Actionable Takeaways for Your Next Reading

If you're going to dive back into El Túnel Ernesto Sabato, or if you're reading it for the first time for a class or just for "fun" (if you can call it that), keep these things in mind to get the most out of it:

  • Track the "Window" motif: Look at how many times Sabato mentions windows, glass, and barriers. It’s the central metaphor for how Castel views the world—always looking in, never being in.
  • Question the Narrator: Juan Pablo is the definition of an unreliable narrator. Every time he says Maria looked "guilty" or "evasive," remember that we are only seeing her through his distorted lens. We never actually get Maria’s side of the story.
  • Compare it to "The Stranger": If you've read Camus, look at the difference between Meursault and Castel. Meursault is indifferent; Castel is hyper-passionate. One kills because of the sun; the other kills because of a painting. Both are equally detached from humanity.
  • Note the Pacing: Notice how the sentences get shorter and more frantic as the book approaches the murder. Sabato uses the rhythm of the language to mimic a panic attack.

To truly understand Argentinian literature, you have to move past just Borges and his labyrinths. You need the grit and the grime of Sabato. He shows the side of Buenos Aires that isn't about tango and steak—the side that's about the deep, dark loneliness of the modern soul. It’s a fast read, maybe two hours if you’re quick, but the weight of it stays with you for a lot longer than that.

Read it when you're feeling a bit too confident in your own perspective. It’s a great reality check on how easily we can trick ourselves into believing our own lies.

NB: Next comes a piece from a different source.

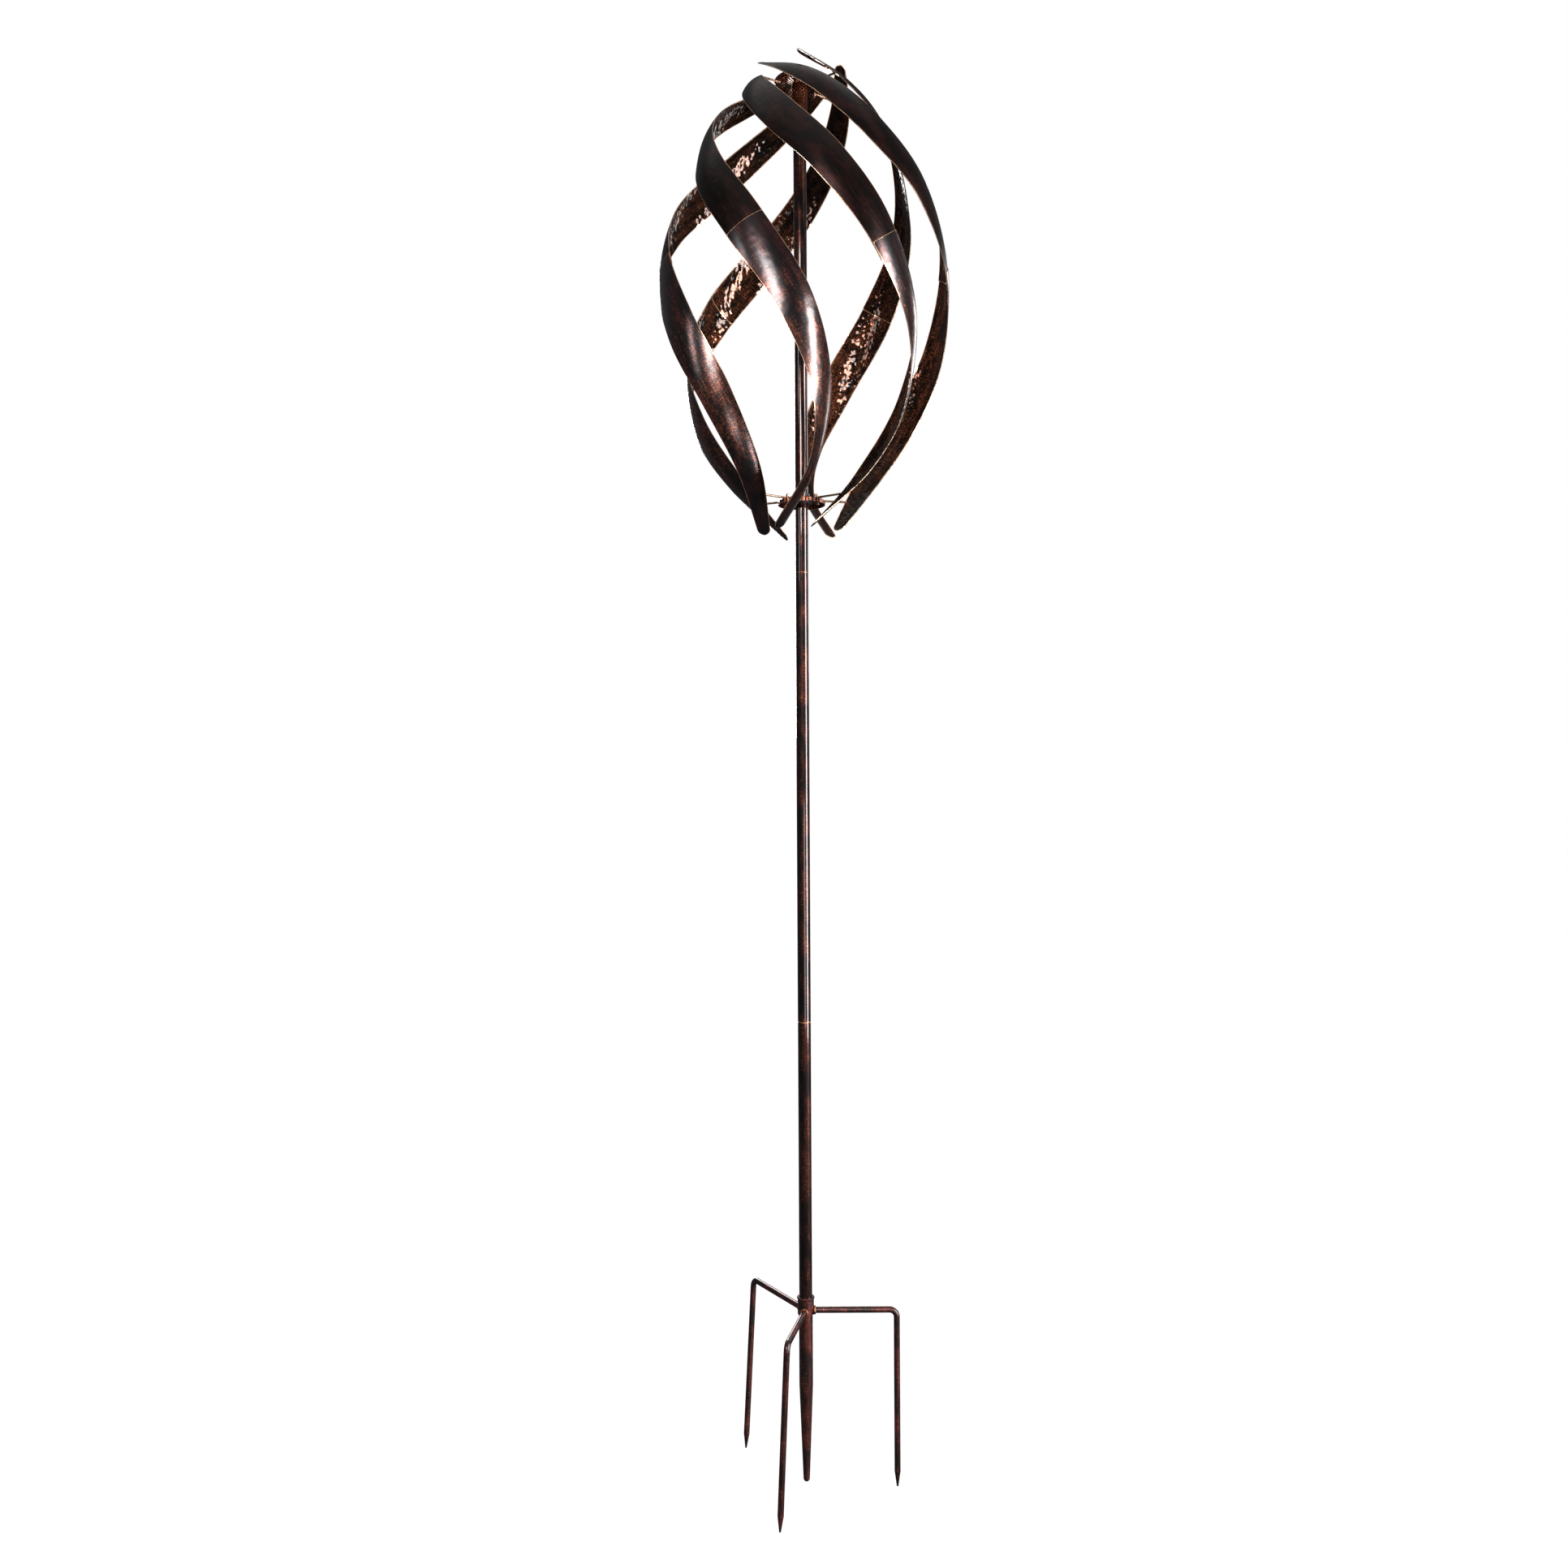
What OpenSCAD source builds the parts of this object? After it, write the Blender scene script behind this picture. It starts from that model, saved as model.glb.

Next Steps for Deepening Your Understanding

  1. Read Sabato's "On Heroes and Tombs": If you liked the psychological intensity of El Túnel, his second novel is much longer and even more surreal, featuring the famous "Report on the Blind" section which expands on his obsession with sight and darkness.
  2. Listen to a "Tango Noir" Playlist: The mood of the book is deeply tied to the melancholic, often violent undertones of mid-century Argentinian culture.
  3. Research the "Generation of '45": Contextualize Sabato within the broader Latin American literary movement that was shifting away from regionalism and toward universal, psychological themes.